— Start of Record extracts —
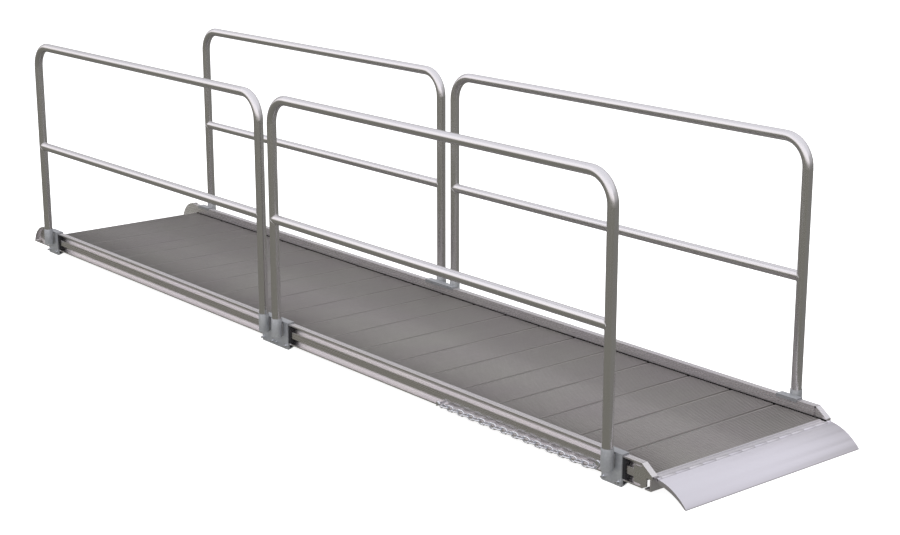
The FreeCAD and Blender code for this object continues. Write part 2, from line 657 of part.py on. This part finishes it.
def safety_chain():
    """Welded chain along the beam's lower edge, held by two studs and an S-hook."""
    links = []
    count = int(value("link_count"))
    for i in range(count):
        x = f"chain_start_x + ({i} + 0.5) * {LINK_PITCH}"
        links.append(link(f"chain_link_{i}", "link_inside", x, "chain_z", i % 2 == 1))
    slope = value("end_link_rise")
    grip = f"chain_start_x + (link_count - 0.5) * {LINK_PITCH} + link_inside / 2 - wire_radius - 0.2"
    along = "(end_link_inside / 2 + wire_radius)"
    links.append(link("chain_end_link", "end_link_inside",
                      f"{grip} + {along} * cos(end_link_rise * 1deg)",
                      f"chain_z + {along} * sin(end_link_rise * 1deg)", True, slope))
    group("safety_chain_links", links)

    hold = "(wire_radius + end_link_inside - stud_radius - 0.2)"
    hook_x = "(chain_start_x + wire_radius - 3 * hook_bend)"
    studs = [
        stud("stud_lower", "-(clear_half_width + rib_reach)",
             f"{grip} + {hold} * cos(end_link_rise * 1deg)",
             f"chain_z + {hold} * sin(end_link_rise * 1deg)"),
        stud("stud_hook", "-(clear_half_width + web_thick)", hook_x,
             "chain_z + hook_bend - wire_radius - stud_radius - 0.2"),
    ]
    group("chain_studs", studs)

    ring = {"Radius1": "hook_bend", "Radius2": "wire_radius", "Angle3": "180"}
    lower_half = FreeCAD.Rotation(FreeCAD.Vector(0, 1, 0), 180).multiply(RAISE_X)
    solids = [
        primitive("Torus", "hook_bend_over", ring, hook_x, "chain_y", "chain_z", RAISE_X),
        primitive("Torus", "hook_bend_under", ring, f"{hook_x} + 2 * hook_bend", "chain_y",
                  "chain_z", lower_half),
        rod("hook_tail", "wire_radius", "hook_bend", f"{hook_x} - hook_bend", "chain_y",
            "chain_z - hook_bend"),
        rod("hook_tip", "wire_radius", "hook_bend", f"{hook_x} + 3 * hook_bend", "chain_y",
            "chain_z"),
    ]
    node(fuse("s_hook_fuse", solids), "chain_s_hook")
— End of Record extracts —
— Start of Record extracts —
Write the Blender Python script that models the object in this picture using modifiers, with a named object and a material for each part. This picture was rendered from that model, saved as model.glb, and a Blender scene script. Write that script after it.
— End of Record extracts —
— Start of Record extracts —
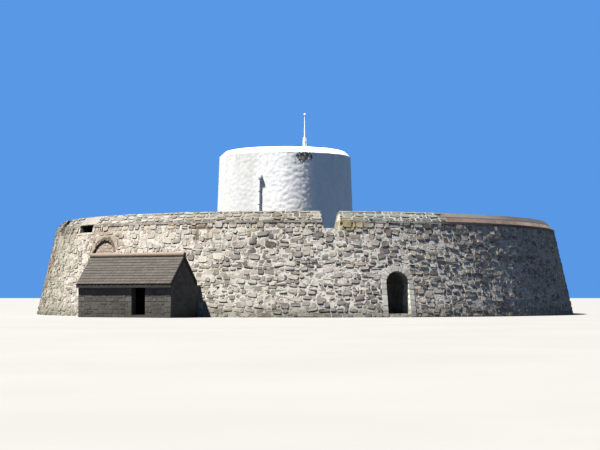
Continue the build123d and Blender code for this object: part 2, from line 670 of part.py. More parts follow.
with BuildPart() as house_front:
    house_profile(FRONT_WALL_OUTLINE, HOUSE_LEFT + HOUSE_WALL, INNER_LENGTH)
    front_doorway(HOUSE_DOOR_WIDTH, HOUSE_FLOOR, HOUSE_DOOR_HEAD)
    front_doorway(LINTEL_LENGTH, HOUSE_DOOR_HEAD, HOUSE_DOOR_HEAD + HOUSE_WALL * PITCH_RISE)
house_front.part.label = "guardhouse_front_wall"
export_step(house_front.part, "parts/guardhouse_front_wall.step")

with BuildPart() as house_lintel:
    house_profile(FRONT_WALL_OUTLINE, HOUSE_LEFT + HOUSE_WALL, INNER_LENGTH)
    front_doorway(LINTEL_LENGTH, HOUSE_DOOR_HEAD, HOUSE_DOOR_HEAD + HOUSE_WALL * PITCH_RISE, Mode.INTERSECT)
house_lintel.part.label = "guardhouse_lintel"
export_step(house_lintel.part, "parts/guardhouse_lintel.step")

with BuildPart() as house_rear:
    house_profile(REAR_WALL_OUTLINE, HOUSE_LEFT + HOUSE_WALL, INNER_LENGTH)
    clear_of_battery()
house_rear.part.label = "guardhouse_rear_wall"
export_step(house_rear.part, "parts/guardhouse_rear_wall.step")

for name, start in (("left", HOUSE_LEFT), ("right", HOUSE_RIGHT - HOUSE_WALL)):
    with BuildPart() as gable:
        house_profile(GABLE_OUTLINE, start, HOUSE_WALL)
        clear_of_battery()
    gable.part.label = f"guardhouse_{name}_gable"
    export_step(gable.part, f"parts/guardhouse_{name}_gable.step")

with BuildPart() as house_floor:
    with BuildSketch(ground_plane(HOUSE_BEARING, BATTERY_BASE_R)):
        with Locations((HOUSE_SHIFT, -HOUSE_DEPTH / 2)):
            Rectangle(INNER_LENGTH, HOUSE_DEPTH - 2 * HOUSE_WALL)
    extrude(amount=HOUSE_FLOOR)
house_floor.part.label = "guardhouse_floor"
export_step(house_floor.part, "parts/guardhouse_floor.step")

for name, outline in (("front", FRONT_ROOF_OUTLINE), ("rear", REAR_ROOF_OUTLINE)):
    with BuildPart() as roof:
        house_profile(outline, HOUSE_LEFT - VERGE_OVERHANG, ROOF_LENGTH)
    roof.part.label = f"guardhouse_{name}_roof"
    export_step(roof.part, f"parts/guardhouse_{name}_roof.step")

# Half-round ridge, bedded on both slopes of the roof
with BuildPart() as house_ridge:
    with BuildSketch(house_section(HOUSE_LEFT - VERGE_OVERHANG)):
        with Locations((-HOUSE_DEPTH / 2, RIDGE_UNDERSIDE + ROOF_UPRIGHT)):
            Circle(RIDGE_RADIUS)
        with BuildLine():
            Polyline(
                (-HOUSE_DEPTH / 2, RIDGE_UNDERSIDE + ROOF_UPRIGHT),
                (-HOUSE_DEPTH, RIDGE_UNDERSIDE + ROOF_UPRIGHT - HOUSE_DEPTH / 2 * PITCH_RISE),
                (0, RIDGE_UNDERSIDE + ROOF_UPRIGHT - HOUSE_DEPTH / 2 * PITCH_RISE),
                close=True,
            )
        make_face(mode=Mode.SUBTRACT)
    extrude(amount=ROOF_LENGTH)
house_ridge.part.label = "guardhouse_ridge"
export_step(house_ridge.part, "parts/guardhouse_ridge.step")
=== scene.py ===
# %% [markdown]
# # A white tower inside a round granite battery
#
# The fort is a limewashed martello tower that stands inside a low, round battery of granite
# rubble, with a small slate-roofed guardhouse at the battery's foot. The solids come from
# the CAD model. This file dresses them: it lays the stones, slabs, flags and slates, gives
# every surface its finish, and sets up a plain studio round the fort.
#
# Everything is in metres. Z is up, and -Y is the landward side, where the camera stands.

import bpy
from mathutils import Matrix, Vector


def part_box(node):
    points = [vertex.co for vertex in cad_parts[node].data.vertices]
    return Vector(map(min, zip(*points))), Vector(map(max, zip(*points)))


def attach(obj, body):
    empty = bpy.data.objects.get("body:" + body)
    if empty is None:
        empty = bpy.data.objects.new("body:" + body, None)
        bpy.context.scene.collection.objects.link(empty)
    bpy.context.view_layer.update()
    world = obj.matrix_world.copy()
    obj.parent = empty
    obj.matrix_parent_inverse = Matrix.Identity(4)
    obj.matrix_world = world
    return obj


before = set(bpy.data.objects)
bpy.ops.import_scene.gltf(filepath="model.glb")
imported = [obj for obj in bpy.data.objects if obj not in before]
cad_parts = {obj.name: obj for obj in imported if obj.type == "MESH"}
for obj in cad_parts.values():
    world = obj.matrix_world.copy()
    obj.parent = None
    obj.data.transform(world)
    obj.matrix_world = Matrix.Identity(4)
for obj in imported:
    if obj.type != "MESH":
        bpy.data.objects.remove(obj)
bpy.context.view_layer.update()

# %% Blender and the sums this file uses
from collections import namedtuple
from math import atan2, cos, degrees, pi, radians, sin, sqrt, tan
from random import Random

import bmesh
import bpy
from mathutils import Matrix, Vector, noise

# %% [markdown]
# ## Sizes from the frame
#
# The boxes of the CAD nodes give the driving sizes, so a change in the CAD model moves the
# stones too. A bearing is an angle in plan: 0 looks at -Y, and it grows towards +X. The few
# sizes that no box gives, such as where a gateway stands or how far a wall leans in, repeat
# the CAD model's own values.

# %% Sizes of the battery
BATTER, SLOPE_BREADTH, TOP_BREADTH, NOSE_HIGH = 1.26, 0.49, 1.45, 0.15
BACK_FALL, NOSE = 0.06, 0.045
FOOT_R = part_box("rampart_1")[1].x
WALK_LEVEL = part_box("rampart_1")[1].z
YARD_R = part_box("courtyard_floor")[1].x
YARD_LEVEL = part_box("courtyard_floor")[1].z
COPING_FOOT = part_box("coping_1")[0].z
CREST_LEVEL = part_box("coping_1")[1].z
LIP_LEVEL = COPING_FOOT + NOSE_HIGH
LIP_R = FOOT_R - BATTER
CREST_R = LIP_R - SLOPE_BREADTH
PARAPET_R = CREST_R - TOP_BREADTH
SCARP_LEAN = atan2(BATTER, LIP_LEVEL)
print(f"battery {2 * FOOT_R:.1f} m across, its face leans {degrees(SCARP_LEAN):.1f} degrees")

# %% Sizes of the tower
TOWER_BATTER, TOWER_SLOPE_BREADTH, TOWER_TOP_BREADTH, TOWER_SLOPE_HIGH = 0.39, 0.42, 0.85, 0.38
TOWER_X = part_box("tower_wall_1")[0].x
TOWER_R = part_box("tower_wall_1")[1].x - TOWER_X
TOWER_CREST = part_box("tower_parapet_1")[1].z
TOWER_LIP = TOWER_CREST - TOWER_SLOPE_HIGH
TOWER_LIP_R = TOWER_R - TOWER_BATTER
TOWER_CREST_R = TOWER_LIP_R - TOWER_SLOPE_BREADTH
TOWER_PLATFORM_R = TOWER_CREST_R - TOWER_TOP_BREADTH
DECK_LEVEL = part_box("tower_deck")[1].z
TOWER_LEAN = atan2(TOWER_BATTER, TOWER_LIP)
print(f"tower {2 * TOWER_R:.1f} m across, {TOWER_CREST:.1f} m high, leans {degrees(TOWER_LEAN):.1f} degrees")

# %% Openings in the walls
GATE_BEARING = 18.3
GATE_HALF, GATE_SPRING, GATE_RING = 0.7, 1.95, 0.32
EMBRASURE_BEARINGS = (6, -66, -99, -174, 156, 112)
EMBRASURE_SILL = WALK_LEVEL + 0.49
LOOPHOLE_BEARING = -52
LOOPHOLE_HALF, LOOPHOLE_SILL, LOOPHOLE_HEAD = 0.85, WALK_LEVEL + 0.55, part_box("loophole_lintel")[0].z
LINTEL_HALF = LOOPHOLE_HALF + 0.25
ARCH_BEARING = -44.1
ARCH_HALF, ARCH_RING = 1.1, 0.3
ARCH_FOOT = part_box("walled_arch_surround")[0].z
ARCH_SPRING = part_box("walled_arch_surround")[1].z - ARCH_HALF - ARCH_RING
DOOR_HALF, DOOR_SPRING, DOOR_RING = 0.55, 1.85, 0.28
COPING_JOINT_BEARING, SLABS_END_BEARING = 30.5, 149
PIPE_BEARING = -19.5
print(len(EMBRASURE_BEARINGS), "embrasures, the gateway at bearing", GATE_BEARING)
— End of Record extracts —
Written task:
State only the number of lines in these entries that contain "Write".

Expected answer:
2